Die Charaktere in dem Buch können wieder sehr überzeugen. Man hat den gewieften, etwas ungewöhnlichen Strafverteidiger Eddie, der auch gern mal eine Brieftasche von einem gegnerischen Anwalt klaut, der kein Problem damit hat, auch das Gericht zu verärgern und der viel von Werten und Moral hält. Auf der „Gegenseite“ steht Kate, die anfangs in einer Großkanzlei tätig ist, die ihr absolut nicht gut tut. Hier geht es um fehlende Gleichberechtigung, Respektlosigkeiten und auch sexuelle Belästigung. Die Themen sind gut eingebaut ohne zu sehr im Fokus zu stehen und sorgen so für nette Nebenhandlungen und einen schönen Kniff ganz am Ende, der für Folgebücher sicher interessant werden wird. Kate hat eine traurige Vergangenheit und entsprechend hohe Erwartungen an sich selbst. Sie ist eine würdige „Gegnerin“ für Eddie, beide zusammen sind ein absolutes Highlight. Auch kommen bereits bekannte Charaktere wie Richter Harry (mittlerweile im Ruhestand) und Ermittlerin Harper, die hier eine der unerwartesten Handlungen hat, vor. An vielen Stellen versteckt der Autor auch hier wieder sozialkritische Aspekte und auch einiges an Kritik am Rechtssystem von Amerika. Hier hat mich am meisten überrascht, wie undurchsichtig und unmöglich die Deal-Praxis eigentlich ist und wie es sein kann, dass zwei Leute gegebenenfalls für ein Verbrechen verurteilt werden könnten, was nur eine von ihnen gegangen hat. Hochgradig spannend, mit vielen Nebenthemen und einer wirklich fesselnden Erzählweise kommt Fifty Fifty also daher. Wie immer sind die meisten Entwicklungen und auch die Twists greifbar, einige dieses Mal aber auch nicht super überraschend. An einigen Stellen lenkt der Autor den Leser hierbei wieder auch geschickt auf eine falsche Fährte. Und dann kommt das große Finale: Wer wird verurteilt, die Chance steht Fifty Fifty…

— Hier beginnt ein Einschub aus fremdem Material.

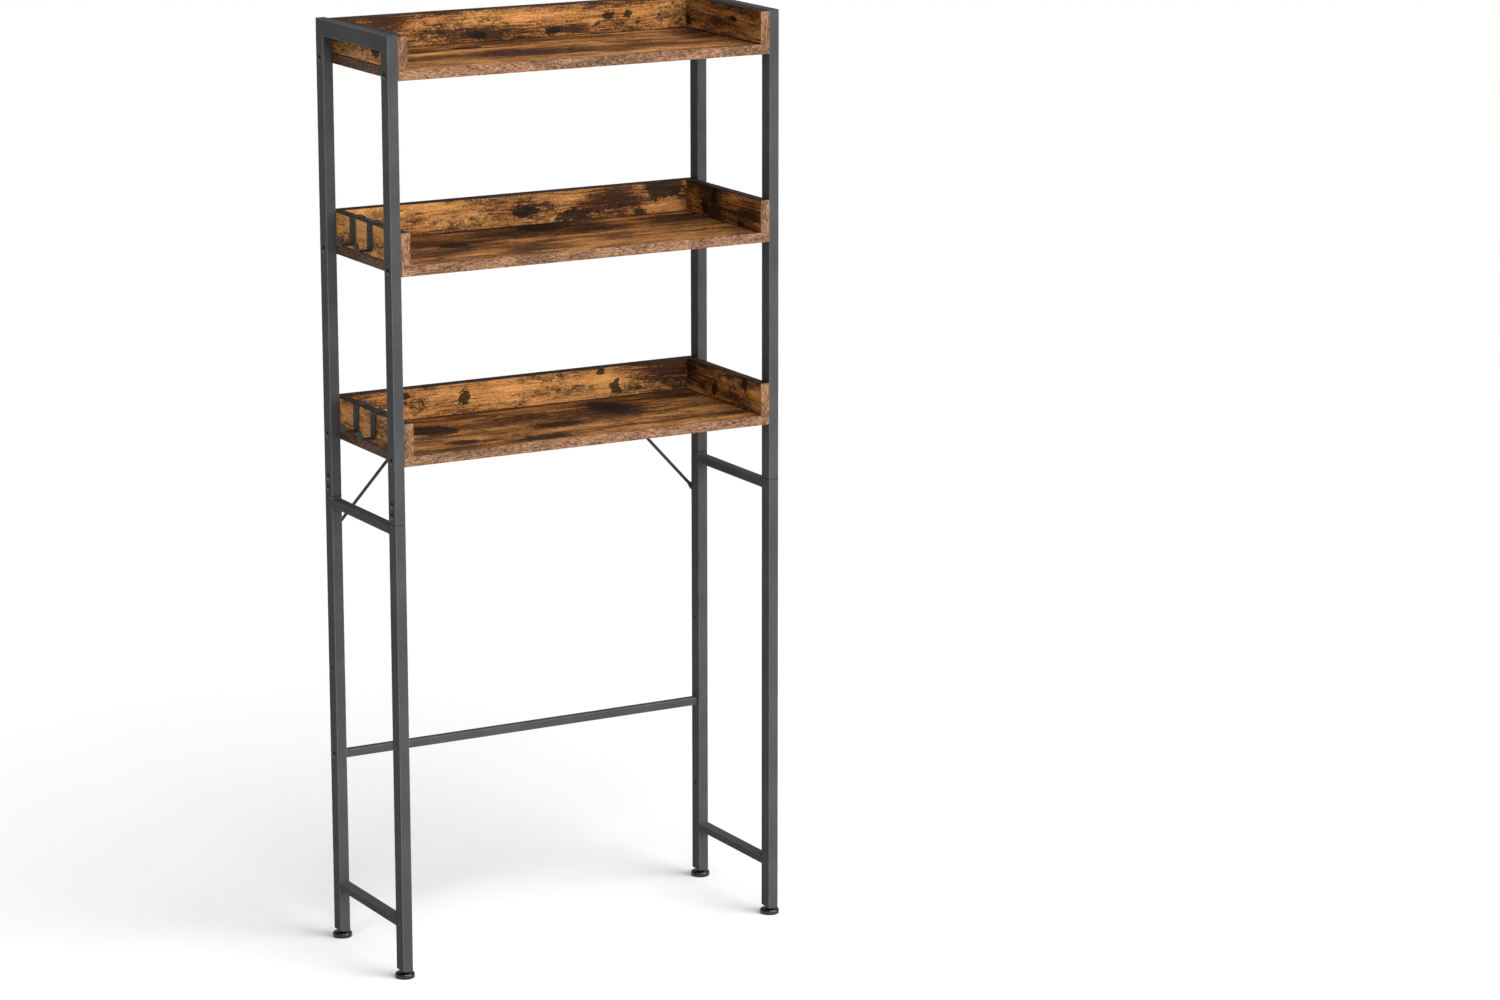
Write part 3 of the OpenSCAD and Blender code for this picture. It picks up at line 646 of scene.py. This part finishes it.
# Each board's tone, then its marks: kind, place along and across the grain, and reach along
# and across it, in mm
MARKS = {
    "top_tray_back": (0.0, [
        ("Brown", -258, 44, 40, 16), ("Crackle", -130, 20, 62, 22), ("Knot", -77, 13, 16, 8),
        ("Brown", -80, 12, 46, 11), ("Knot", 75, 12, 16, 7), ("Brown", 112, 10, 44, 8),
        ("Knot", 191, 32, 12, 9), ("Knot", 231, 32, 9, 7), ("Crackle", 207, 13, 26, 15),
        ("Knot", 250, 16, 4, 3), ("Gold", 305, 38, 66, 26), ("Gold", -20, 45, 90, 12)]),
    "mid_tray_back": (0.015, [
        ("Gold", -170, 36, 150, 30), ("Gold", 80, 22, 60, 14), ("Gold", 315, 12, 44, 12),
        ("Crackle", -205, 36, 30, 8), ("Crackle", -140, 18, 46, 17), ("Crackle", 15, 26, 52, 24),
        ("Knot", 14, 26, 26, 11), ("Knot", 116, 12, 38, 11), ("Brown", 190, 40, 60, 22),
        ("Crackle", 195, 20, 50, 14), ("Knot", 304, 46, 42, 17), ("Knot", 255, 5, 14, 9)]),
    "low_tray_back": (0.015, [
        ("Gold", -50, 34, 130, 24), ("Crackle", -228, 42, 26, 13), ("Knot", -238, 46, 9, 6),
        ("Crackle", -206, 18, 20, 14), ("Knot", -115, 33, 12, 19), ("Crackle", 60, 50, 80, 9),
        ("Crackle", 120, 20, 50, 12), ("Knot", 167, 52, 11, 6), ("Knot", 200, 21, 11, 14),
        ("Crackle", 285, 22, 70, 24), ("Brown", 305, 42, 60, 22), ("Gold", 170, 36, 60, 12)]),
    "top_tray_bottom": (-0.005, [
        ("Brown", -110, -35, 200, 40), ("Brown", -230, 85, 44, 34), ("Knot", -130, 70, 30, 16),
        ("Gold", 60, -124, 280, 32), ("Brown", 330, 40, 50, 80), ("Brown", 20, 110, 120, 24),
        ("Crackle", -100, -20, 180, 40)]),
    "mid_tray_bottom": (-0.03, [
        ("Brown", -185, 5, 76, 44), ("Knot", -190, 0, 34, 24), ("Brown", -20, 80, 80, 60),
        ("Knot", 30, 100, 50, 34), ("Brown", 110, 60, 70, 60), ("Brown", -90, -95, 66, 26),
        ("Gold", 150, -112, 210, 34), ("Brown", 300, 60, 60, 50), ("Crackle", 0, 60, 160, 60)]),
    "low_tray_bottom": (-0.02, [
        ("Knot", -228, 26, 50, 44), ("Knot", -225, -88, 32, 20), ("Knot", -72, -120, 54, 20),
        ("Knot", -4, -36, 50, 24), ("Brown", 145, 50, 70, 64), ("Knot", 146, 56, 34, 52),
        ("Brown", 293, 95, 60, 30), ("Gold", 190, -118, 120, 26), ("Crackle", 60, 20, 200, 70)]),
    "top_tray_right_side": (0.0, [
        ("Knot", -50, 37, 10, 6), ("Knot", 122, 16, 14, 9), ("Gold", 40, 46, 80, 10)]),
    "mid_tray_right_side": (-0.005, [
        ("Brown", 36, 30, 40, 40), ("Knot", 24, 44, 12, 15), ("Knot", 60, 18, 12, 12),
        ("Gold", 100, 18, 22, 14), ("Knot", -78, 2, 16, 8),
        ("Brown", -110, 30, 40, 20)]),
    "low_tray_right_side": (0.005, [
        ("Gold", -136, 30, 20, 24), ("Knot", -87, 50, 9, 13), ("Knot", 24, 21, 9, 13),
        ("Brown", 120, 45, 30, 20), ("Crackle", -60, 25, 70, 25)]),
    "top_tray_left_side": (0.0, [
        ("Crackle", 20, 30, 90, 24), ("Knot", -60, 22, 14, 9), ("Gold", 60, 30, 50, 18)]),
    "mid_tray_left_side": (0.03, [
        ("Gold", 10, 36, 150, 30), ("Crackle", 90, 12, 40, 12)]),
    "low_tray_left_side": (0.03, [
        ("Gold", 0, 34, 150, 30), ("Brown", 90, 12, 30, 12)]),
}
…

Ich habe tatsächlich die letzten 70% des Buches in einem Rutsch weggelesen (oder halt quasi fast das ganze Buch in einer Sitzung) und war wirklich gefesselt und hochgradig unruhig, endlich zu wissen, was da los ist und wie Steve Cavanagh es hinkriegen will, eine logische Aufklärung zu bringen. Als der Prozess dann endet, war ich eigentlich zufrieden. Es hast sich gut angefühlt, nicht übermäßig gut, aber okay. Ein wenig zu einfach vielleicht. Und so kam es auch, irgendwie als hätte ich es schon vorhergesehen: ein letzter Twist. Ich muss gestehen, dass mich dieser aber irgendwie nicht so begeistert hat. Es war mir persönlich zu viel, zu erwartbar. Andererseits ist halt auch klar, dass der Autor nicht viel Spielraum hat. Deswegen muss wohl jeder für sich selbst entscheiden, was er zur finalen Auflösung sagt. Ich freue mich jedenfalls jetzt schon sehr doll auf ein hoffentlich kommenden Band 6, denn die neue Verbindung, die am Ende vom Buch eingegangen wird, bringt so viel Potenzial für mehr.
Mein Fazit
Fifty Fifty konnte mich wieder sehr begeistern. Der Autor spielt mit dem Leser und präsentiert einen mitreißenden Thriller, der mit vielen Überraschungen, einigen falschen Spuren und auch wieder einer guten Prise Humor daherkommt. Ein etwas anderer Justizthriller mit einer gut gewählten Erzählweise. Pageturner, den man nicht weglegen kann!
[Diese Rezension basiert auf einem vom Verlag oder vom Autor überlassenen Rezensionsexemplar. Meine Meinung wurde hiervon nicht beeinflusst.]